The smallest units are the tiles, of which I determined that there will be three main types needed for a
complete cube, based on the interlacing design illustrated in Figure 1 below.
Tile types 1 and 2 form the vertical walls for the cube, where similar tile types are placed opposite
to one another. Tile type 3 serves as the top or bottom which completes cube building block.
Figure 1: Different tile types designed in Inkscape
--Step 2: Cutting with the laser cutter
CorelDraw is the interface of choice for the laser cutters in the EECS lab, so before the cutting process actually
started, my tile designs needed to be ported to in an SVG format to the workstations connected to the cutter, because
for this specific design, PNG offered poor resolution for adequate cutting. Once the design was loaded into the
workstation, I proceeded with the checklist process to ensure that the laser cutting machine was ready to begin the
the workload.
First ensured that it was indeed turned on, then ensured that the compressor was turned on, and that the machine
was properly focused. At this point, I verified in CorelDraw that the thickness of the cut was set to hairline width,
and that the color of the lines intended to be cut was set to RGB Red. I then used cut power and speed settings
from our group assignment (60% power and 10% speed, and a thickness of .140in) as an initial point for a test cut.

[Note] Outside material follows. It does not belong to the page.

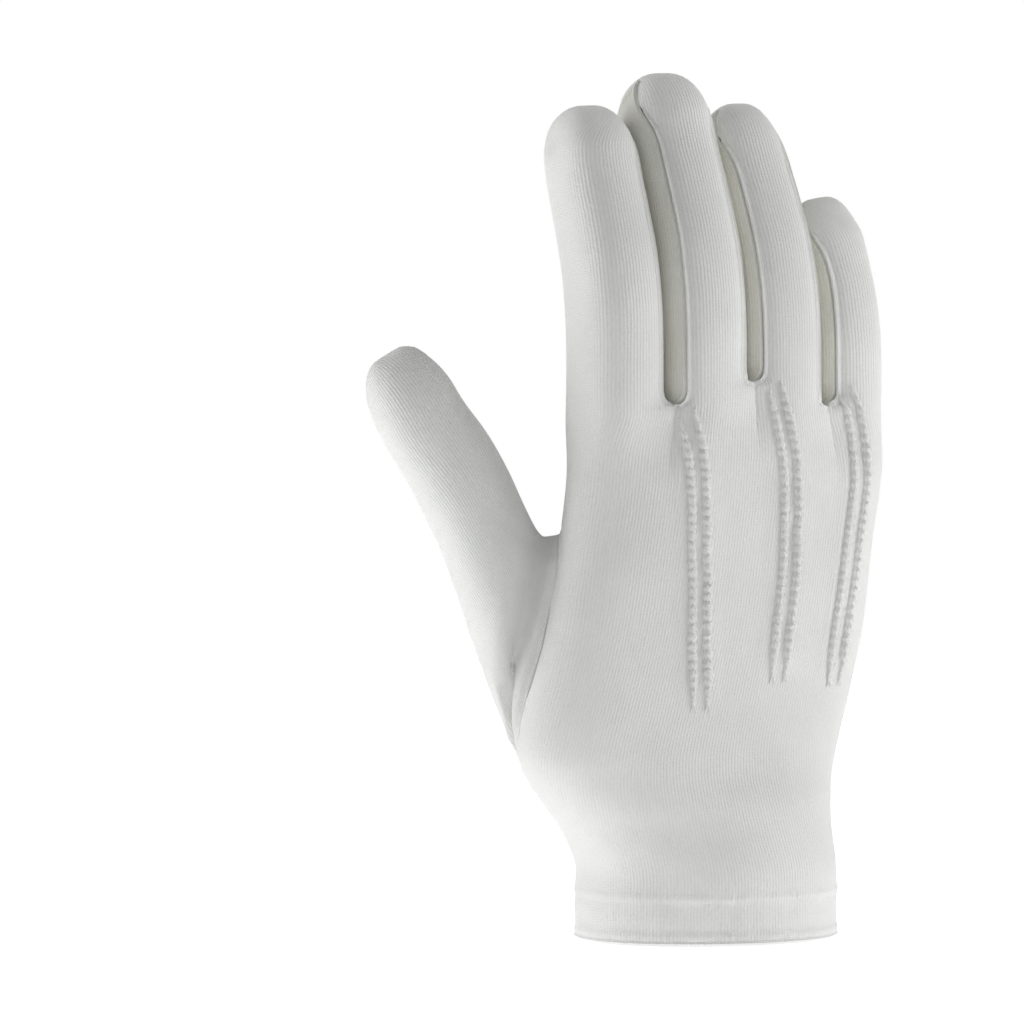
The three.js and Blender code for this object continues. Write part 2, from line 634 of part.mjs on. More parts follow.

Once I verified from the testcut that the settings were adequate, I proceeded cutting an entire 30in x 18in sheet of
cardboard with a composition of tiles to cover the entire surface - This is depicted in Figure 2 below
Figure 2: Laser cutting the tiles
--Step 3: Assembly of a single block
The tiles are cut at this point. So the next step was to see how they fit. I should mention that during the design stage
I ensured that for the coupling mechanism to fit and hold properly, that the male sections wer slightly larger than their
counterparts - and this was fine because of the type of material being used (cardboard) - it will be interesting to see if
a similar situation arises for other materials like vinly, plastic, etcetera. Figure 3 depicts a building block (cube).
Figure 3: An assembled cube put together from the tiles
--Step 4: Stacking blocks together
I found that for this stacking process to work properly, the walls of the boxes needed to be stacked as high, or as wide
as was needed, and then the the final pieces (top, for a vertical stack, or side, for a horizontal stack), would then be
placed. This was not the intended solution to my building block problem, because in this construct, the composite system is
hollow on the inside. That said, It does hold together properly, as Figure 4, illustrates. However, I anticipate that what
I will probably have to do is:
- Make the depth of the grooves a little deeper to allow for both a horizontal and a vertical
stack (this way individual cubes will have all sides in place, yet leave room for other cubes to attach),
or
- Find an entirely different construct for the cubes to attach to one another.
In any case, this was a fun project! Looking forward to the following week.
Figure 4: More complex structure from building blocks